## INFORMATION PROVIDED:
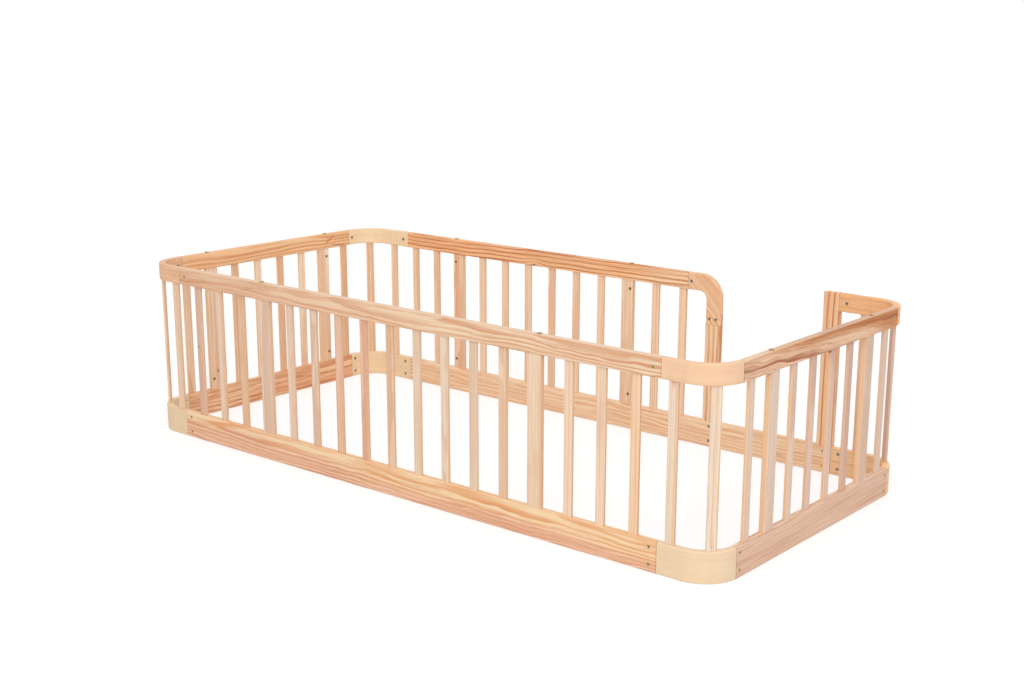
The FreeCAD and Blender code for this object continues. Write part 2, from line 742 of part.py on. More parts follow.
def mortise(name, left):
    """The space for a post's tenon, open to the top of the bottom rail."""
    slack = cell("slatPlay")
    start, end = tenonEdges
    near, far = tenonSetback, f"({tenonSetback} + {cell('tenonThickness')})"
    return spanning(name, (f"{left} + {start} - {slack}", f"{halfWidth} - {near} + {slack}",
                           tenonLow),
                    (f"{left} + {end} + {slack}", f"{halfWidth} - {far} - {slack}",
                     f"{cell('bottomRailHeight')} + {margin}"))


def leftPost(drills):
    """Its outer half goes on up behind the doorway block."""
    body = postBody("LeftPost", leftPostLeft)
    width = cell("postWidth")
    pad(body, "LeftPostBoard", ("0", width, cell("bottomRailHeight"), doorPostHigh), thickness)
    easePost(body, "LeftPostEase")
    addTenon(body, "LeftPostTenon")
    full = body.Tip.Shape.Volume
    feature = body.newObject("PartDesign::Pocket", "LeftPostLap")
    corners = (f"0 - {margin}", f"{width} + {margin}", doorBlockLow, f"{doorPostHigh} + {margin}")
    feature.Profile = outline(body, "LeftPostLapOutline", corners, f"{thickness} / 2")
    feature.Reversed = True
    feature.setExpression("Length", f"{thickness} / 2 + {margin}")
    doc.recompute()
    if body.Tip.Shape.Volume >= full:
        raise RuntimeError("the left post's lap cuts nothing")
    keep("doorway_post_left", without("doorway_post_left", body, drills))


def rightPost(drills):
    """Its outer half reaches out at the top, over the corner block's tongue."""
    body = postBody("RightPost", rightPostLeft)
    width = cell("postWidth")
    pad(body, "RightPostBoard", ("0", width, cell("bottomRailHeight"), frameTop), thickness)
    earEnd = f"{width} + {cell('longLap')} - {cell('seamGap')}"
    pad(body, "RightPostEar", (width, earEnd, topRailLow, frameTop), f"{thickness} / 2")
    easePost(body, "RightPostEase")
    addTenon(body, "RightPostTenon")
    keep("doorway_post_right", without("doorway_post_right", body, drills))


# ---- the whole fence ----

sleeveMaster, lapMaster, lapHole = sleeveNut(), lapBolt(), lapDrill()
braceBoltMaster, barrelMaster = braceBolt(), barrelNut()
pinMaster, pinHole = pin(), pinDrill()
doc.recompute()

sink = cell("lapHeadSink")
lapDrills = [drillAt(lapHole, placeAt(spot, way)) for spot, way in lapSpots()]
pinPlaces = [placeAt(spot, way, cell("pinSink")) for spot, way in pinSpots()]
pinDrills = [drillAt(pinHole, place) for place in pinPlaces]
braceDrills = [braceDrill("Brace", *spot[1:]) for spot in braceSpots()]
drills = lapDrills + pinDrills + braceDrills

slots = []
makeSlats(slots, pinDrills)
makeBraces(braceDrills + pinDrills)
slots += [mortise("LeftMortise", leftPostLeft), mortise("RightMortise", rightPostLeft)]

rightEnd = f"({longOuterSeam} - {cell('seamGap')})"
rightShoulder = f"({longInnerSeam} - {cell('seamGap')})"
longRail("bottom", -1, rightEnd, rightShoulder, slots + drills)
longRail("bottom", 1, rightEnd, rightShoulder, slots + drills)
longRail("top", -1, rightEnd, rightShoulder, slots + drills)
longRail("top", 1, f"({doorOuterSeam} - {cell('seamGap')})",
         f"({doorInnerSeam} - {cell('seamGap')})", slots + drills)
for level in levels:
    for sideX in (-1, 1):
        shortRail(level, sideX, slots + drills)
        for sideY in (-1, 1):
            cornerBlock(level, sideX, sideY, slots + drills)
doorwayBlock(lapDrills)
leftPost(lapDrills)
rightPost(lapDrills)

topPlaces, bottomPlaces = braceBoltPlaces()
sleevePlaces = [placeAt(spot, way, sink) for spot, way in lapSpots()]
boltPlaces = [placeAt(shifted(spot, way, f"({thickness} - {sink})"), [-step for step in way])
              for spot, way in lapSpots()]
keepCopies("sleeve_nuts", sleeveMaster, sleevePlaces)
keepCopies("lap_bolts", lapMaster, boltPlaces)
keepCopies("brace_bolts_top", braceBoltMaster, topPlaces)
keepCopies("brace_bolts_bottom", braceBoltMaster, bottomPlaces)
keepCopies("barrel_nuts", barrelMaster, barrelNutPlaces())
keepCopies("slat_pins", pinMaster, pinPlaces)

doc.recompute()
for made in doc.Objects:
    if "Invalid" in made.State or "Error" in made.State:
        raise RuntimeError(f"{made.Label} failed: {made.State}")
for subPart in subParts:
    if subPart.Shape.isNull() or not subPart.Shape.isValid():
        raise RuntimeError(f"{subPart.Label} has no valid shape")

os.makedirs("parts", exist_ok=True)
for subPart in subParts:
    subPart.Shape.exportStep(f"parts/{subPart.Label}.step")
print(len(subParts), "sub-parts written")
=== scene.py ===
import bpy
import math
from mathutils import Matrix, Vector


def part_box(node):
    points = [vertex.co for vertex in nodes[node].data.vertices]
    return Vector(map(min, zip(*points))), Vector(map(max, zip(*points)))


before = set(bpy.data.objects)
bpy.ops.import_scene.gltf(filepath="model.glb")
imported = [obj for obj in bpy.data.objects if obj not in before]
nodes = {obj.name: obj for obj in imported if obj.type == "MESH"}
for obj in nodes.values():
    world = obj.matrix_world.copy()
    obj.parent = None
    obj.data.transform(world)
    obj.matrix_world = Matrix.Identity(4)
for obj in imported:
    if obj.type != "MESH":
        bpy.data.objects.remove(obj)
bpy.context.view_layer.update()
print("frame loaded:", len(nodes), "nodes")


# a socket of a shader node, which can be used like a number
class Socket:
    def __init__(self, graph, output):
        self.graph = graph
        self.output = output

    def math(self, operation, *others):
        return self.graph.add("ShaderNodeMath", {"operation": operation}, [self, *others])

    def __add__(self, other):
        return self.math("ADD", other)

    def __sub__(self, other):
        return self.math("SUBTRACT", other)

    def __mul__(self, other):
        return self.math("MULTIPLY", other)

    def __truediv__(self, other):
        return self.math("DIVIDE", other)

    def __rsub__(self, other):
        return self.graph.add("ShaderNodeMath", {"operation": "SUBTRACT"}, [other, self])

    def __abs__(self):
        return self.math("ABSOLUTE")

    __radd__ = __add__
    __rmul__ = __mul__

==

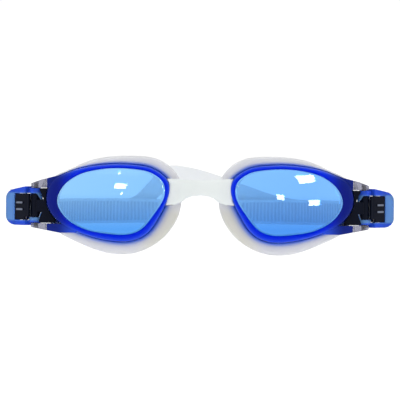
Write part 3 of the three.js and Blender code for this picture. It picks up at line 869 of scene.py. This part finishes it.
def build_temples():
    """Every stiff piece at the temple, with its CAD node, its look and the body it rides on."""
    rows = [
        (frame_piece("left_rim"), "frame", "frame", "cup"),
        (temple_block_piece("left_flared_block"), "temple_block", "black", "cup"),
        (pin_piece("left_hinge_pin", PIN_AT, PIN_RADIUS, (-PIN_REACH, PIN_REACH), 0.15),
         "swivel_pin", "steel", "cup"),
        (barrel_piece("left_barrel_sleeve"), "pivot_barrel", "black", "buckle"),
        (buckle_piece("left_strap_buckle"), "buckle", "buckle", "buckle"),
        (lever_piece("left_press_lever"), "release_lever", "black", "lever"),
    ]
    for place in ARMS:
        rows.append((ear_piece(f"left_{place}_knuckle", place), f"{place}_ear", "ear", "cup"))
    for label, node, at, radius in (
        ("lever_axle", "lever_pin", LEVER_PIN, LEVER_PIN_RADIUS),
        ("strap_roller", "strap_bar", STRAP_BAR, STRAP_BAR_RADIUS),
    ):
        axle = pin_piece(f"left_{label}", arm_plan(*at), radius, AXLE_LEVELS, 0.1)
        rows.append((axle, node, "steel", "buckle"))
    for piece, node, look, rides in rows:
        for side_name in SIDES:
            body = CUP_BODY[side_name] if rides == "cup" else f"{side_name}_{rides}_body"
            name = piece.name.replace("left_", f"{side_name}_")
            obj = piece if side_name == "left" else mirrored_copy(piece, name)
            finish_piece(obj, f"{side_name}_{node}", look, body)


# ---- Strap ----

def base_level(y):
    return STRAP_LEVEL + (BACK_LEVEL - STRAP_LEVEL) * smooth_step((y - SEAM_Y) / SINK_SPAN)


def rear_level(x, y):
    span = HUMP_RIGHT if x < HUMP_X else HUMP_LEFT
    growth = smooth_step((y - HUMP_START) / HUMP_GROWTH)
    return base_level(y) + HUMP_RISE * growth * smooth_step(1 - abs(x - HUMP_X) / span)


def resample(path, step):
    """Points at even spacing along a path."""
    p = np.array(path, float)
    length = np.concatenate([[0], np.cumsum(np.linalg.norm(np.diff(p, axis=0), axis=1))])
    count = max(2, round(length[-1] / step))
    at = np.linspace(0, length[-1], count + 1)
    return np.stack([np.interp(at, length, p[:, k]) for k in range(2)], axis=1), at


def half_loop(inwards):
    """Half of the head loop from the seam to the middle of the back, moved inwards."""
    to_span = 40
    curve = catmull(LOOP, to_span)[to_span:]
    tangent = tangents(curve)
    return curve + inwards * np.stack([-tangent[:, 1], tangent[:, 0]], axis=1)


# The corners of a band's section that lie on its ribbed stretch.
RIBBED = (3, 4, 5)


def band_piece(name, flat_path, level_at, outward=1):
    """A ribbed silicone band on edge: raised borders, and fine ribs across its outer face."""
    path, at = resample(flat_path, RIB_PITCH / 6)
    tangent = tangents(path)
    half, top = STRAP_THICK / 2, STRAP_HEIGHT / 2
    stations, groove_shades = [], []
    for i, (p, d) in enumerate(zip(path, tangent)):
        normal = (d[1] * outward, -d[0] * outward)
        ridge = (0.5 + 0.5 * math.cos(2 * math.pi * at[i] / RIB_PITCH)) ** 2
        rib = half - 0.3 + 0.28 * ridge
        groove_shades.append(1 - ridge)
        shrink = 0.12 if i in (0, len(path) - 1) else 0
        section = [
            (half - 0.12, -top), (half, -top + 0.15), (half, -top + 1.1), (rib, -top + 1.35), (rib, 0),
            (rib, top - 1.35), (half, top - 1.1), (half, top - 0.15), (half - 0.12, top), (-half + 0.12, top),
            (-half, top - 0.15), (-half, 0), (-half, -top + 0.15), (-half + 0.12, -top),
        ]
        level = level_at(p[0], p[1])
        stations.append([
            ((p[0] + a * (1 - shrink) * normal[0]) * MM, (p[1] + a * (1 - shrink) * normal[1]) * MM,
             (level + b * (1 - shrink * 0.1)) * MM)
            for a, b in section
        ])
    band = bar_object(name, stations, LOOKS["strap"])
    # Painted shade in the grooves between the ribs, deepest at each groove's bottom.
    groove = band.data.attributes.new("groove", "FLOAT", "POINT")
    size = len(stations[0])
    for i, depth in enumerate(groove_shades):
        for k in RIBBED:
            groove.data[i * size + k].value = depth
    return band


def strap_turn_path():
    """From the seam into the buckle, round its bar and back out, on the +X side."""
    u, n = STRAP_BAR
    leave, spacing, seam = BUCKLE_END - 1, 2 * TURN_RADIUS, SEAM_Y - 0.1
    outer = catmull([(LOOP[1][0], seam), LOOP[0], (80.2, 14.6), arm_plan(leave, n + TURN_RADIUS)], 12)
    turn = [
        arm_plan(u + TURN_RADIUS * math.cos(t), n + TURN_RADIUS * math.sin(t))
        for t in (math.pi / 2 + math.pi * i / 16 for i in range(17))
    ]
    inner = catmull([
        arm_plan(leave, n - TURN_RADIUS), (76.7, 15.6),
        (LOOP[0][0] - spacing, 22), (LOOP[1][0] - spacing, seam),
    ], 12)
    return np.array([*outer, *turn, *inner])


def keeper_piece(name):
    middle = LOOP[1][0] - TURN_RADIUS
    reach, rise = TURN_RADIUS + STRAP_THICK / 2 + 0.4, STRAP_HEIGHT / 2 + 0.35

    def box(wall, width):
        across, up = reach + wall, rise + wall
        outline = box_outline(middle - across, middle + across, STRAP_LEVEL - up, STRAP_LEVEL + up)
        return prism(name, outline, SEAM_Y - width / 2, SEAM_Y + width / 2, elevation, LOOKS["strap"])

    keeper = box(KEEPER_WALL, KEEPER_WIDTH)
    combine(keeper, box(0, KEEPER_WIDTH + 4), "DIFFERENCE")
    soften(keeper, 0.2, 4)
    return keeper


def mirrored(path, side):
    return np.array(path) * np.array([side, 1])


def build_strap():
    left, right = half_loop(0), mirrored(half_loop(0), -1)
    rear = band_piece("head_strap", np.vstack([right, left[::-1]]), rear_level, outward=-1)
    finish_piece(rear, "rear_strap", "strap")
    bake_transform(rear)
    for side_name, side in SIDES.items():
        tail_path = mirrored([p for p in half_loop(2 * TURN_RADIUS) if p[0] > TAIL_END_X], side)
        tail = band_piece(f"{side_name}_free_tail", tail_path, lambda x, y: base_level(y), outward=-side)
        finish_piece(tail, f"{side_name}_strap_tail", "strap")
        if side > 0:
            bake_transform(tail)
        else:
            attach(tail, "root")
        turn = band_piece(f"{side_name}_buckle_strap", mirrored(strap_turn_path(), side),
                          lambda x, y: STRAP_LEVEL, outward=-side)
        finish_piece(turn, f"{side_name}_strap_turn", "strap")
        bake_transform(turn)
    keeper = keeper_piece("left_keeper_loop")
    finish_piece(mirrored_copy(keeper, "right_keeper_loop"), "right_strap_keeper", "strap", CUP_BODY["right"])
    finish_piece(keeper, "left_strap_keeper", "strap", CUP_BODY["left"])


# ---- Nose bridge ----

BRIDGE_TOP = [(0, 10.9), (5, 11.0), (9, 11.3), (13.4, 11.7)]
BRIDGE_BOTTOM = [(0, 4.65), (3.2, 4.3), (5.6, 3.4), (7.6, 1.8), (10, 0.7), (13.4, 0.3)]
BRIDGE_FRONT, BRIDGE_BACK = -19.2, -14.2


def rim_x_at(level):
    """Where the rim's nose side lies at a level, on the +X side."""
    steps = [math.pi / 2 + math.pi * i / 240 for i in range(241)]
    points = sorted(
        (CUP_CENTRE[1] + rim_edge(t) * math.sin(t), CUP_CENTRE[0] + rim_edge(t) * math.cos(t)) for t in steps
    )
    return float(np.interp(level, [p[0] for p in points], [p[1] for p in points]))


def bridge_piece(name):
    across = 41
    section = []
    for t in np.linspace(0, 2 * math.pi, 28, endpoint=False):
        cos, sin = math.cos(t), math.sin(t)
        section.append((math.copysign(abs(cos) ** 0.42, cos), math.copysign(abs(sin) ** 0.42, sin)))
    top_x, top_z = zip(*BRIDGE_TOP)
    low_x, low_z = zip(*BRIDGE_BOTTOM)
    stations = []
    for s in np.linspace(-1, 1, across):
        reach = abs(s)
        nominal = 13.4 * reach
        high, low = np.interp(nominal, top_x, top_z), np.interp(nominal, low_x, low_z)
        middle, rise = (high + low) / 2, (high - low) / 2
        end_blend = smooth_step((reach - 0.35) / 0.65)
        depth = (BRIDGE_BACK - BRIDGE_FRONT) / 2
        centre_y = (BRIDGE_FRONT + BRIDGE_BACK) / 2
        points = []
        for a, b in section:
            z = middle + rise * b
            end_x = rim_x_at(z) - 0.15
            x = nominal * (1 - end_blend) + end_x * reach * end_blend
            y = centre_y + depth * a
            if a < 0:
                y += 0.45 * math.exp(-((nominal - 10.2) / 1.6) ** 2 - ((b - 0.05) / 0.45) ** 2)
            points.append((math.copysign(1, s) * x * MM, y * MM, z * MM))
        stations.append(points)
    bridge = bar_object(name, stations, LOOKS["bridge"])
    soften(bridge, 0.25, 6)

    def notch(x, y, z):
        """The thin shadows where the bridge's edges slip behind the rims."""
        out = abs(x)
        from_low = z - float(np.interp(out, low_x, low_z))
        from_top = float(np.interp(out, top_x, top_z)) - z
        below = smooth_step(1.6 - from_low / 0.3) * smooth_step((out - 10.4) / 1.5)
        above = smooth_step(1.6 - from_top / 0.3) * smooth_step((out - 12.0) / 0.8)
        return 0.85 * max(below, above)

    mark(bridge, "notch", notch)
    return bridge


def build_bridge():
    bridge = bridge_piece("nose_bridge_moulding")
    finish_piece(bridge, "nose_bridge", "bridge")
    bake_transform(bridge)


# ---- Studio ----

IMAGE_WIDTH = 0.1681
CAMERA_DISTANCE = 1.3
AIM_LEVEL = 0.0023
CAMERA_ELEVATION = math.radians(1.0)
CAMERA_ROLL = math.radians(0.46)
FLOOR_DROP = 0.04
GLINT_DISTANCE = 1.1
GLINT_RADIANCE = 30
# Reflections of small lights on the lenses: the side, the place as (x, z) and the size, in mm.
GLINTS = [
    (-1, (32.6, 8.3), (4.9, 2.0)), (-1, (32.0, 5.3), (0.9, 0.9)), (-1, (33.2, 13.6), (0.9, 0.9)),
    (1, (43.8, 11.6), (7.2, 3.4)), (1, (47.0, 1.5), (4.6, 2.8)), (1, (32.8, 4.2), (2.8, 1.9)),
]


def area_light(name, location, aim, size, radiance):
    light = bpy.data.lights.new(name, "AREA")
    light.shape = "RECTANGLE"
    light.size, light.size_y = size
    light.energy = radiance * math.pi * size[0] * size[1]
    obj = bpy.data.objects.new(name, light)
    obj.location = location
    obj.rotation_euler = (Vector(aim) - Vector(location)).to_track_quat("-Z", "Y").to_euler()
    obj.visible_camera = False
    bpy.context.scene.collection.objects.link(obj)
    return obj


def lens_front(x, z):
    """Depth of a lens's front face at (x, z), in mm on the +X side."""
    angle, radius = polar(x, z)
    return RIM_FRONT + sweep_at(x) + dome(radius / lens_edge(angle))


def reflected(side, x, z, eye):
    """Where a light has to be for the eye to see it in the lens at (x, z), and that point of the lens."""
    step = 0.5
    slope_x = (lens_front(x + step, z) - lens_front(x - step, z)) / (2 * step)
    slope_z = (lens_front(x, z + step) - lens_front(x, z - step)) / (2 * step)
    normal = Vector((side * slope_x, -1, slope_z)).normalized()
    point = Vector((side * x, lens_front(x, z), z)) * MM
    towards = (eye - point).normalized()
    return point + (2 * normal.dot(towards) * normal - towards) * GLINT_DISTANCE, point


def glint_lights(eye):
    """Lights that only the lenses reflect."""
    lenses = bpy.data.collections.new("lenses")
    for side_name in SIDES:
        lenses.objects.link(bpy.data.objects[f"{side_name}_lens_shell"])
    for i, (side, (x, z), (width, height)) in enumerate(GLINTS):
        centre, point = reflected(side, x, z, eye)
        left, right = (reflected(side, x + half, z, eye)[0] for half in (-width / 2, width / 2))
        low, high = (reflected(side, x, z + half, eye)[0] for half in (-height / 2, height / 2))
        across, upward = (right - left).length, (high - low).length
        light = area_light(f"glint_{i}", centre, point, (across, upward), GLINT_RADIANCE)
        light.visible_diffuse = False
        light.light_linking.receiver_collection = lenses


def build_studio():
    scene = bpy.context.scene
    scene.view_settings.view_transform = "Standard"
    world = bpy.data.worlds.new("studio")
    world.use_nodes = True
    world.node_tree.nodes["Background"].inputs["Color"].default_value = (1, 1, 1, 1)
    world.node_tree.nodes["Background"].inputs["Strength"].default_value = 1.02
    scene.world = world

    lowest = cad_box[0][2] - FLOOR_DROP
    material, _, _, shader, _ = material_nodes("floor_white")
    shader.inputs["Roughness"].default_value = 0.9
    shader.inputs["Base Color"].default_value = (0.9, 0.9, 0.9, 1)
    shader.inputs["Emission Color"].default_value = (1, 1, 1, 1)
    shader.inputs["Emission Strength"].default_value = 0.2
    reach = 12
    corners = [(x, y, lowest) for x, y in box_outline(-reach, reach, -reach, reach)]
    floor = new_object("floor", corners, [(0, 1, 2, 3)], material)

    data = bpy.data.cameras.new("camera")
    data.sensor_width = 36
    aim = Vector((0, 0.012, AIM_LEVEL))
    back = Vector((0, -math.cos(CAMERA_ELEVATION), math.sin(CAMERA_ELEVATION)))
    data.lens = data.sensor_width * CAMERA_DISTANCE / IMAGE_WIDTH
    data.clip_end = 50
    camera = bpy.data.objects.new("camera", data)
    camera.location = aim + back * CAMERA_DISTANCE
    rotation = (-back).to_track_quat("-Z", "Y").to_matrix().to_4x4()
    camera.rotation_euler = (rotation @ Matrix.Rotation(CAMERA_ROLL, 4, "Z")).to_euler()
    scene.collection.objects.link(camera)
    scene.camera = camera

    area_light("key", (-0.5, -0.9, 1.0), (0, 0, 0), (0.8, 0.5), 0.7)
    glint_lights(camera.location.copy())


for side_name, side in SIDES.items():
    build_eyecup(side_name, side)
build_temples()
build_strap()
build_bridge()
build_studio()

## PROBLEM DETAILS:
Examine the listing and say how many of its lines contain the string "code". Give the number alone.

## PROBLEM SOLUTION:
2